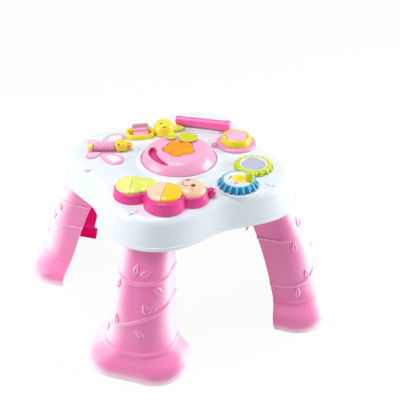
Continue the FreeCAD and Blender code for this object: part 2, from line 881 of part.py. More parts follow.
def build_board_posts():
    """Stand-offs from the deck to the key board, between the stems."""
    posts = []
    for lobe in lobes.values():
        x, y = lobe["at"]
        for side in (-1, 1):
            a = math.radians(52 if side > 0 else 232)
            at = (x + 15 * math.cos(a), y + 15 * math.sin(a))
            posts.append(cylinder(2.2, pad_bottom(), deck_under, at))
    return Part.makeCompound(posts)


def lobe_blank(lobe):
    """Bulging lobe of the inchworm."""
    r, top = lobe["radius"], deck_z + lobe["height"]
    return turned([
        (0, deck_z), (r - 2.2, deck_z), (r, deck_z + 0.45 * lobe["height"]),
        (r - 1.2, deck_z + 0.72 * lobe["height"]), (lobe["key"] + 3.0, top), (0, top),
    ], lobe["at"])


def cavity_radius(lobe):
    return lobe["key"] + flange_width + flange_gap


def head_wall_radius():
    """Outside of the wall that parts the head from the key beside it."""
    return cavity_radius(lobes["head"]) + head_wall


def build_inchworm_base():
    outer = fused([lobe_blank(lobe) for lobe in lobes.values()])
    tools = []
    for name, lobe in lobes.items():
        lip = deck_z + lobe["height"] - lip_thickness
        well = cylinder(cavity_radius(lobe), deck_z, lip, lobe["at"])
        well = well.fuse(cylinder(lobe["key"] + part_gap, lip, deck_z + tall, lobe["at"]))
        if name != "head":
            head = lobes["head"]
            well = well.cut(cylinder(head_wall_radius(), deck_z, deck_z + head["height"], head["at"]))
        tools.append(well)
    return without(outer, tools).fuse(fused(feelers())).removeSplitter()


def key_blank(lobe):
    """Cap of a whole lobe: crowned top, skirt and flange, hollow below."""
    r, crown = lobe["key"], lobe["crown"]
    seat = deck_z + lobe["height"]
    shoulder = seat + 2.2
    top = shoulder + crown
    flange_top = seat - lip_thickness - part_gap
    low = flange_top - flange_thickness
    inner_top = shoulder - 0.5
    return turned([
        (0, top), crown_step(r, shoulder, crown), (r, flange_top),
        (r + flange_width, flange_top), (r + flange_width, low), (r - key_wall, low),
        (r - key_wall, inner_top), (0, inner_top),
    ], lobe["at"])


def key_stem(name, lobe):
    at = key_points()[name]
    end = pad_bottom() + pad_height + key_travel + part_gap
    return cylinder(key_stem_radius, end, deck_z + lobe["height"] + 1.8, at)


def half_space(at, angle, side):
    """Big block on one side of the split line through a lobe."""
    low = key_gap / 2 if side > 0 else -100 - key_gap / 2
    block = prism(100, 200, 120, (low, -100, deck_z - 40))
    return placed(block, at, angle - 90)


def build_keys():
    keys = {}
    pairs = (
        ("key_yellow", "tail", -1),
        ("key_lime", "tail", 1),
        ("key_peach", "body", -1),
        ("key_gold", "body", 1),
    )
    head = lobes["head"]
    for name, lobe_name, side in pairs:
        lobe = lobes[lobe_name]
        cap = key_blank(lobe).common(half_space(lobe["at"], split_angle[lobe_name], side))
        if lobe_name == "body":
            cap = cap.cut(cylinder(head_wall_radius() + part_gap, deck_z - 5, deck_z + tall, head["at"]))
        keys[name] = cap.fuse(key_stem(name, lobe)).removeSplitter()
    keys["face_key"] = key_blank(head).fuse(key_stem("face_key", head)).removeSplitter()
    return keys


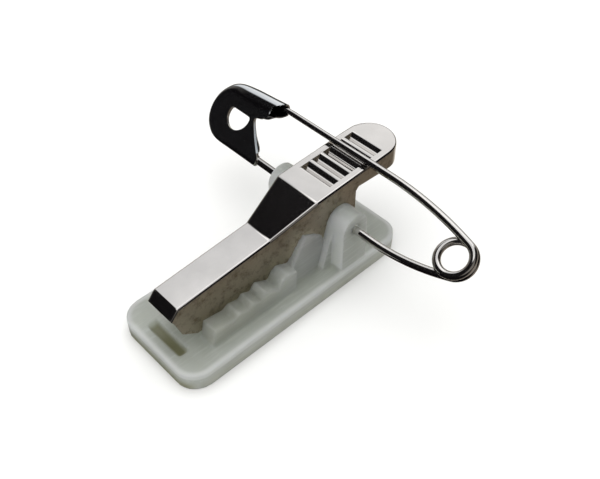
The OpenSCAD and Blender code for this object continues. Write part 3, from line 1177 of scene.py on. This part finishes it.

**Problem to solve:** Nothing but a number is needed here: how many lines hold the string "this"?

**Exercise answer:** 2